───── Data provided ─────

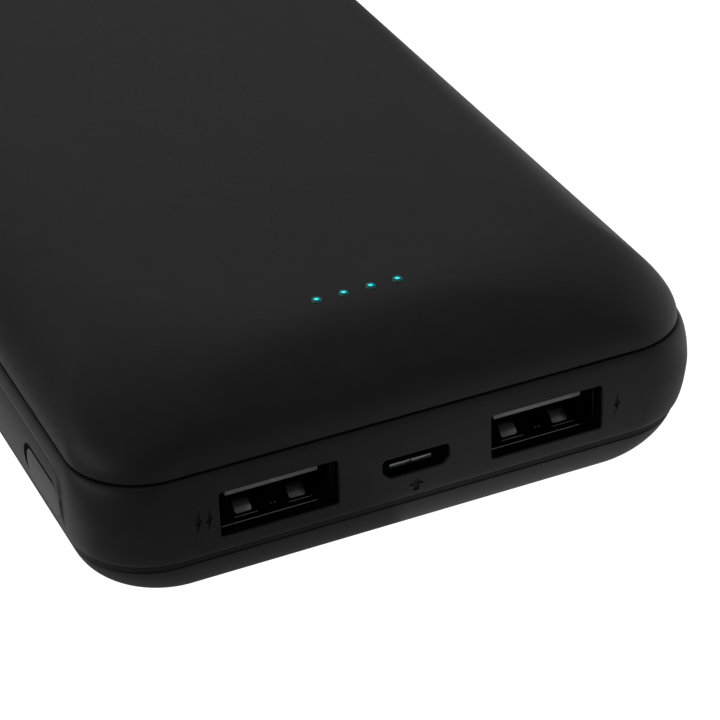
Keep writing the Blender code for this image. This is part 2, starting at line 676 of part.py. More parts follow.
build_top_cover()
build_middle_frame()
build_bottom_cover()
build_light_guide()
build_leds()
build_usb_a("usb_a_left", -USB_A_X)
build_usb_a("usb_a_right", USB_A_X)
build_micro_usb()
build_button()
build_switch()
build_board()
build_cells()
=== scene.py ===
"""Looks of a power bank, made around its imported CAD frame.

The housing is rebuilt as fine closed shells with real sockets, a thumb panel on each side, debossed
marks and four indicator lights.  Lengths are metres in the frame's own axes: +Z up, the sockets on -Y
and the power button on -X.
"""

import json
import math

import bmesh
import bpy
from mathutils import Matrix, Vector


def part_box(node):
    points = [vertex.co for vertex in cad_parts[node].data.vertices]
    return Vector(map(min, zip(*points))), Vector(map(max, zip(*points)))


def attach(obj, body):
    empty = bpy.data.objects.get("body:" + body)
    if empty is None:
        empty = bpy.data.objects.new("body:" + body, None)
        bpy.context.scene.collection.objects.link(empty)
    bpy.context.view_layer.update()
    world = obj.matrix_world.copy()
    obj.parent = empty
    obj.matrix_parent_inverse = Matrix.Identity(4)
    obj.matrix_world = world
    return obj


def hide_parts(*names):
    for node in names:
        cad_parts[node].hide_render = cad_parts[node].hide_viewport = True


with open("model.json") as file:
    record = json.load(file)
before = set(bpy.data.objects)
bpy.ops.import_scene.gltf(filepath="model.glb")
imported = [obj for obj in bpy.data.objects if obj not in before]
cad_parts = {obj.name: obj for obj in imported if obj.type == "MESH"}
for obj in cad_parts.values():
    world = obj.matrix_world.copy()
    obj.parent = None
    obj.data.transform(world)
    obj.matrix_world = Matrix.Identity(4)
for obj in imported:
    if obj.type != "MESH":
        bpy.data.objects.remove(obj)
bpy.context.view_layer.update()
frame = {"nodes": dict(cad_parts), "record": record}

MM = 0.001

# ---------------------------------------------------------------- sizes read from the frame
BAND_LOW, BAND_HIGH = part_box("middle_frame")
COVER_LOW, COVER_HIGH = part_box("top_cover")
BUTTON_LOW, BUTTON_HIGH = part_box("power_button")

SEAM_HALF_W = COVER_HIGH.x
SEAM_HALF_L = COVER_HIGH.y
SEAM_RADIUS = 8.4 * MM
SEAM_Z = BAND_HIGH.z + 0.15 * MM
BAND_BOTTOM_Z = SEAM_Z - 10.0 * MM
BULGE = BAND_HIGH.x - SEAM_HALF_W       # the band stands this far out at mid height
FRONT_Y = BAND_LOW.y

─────

» **Exercise instructions**: Copy every line of the listing that includes the string "model".

» **Response for this exercise**:
with open("model.json") as file:
bpy.ops.import_scene.gltf(filepath="model.glb")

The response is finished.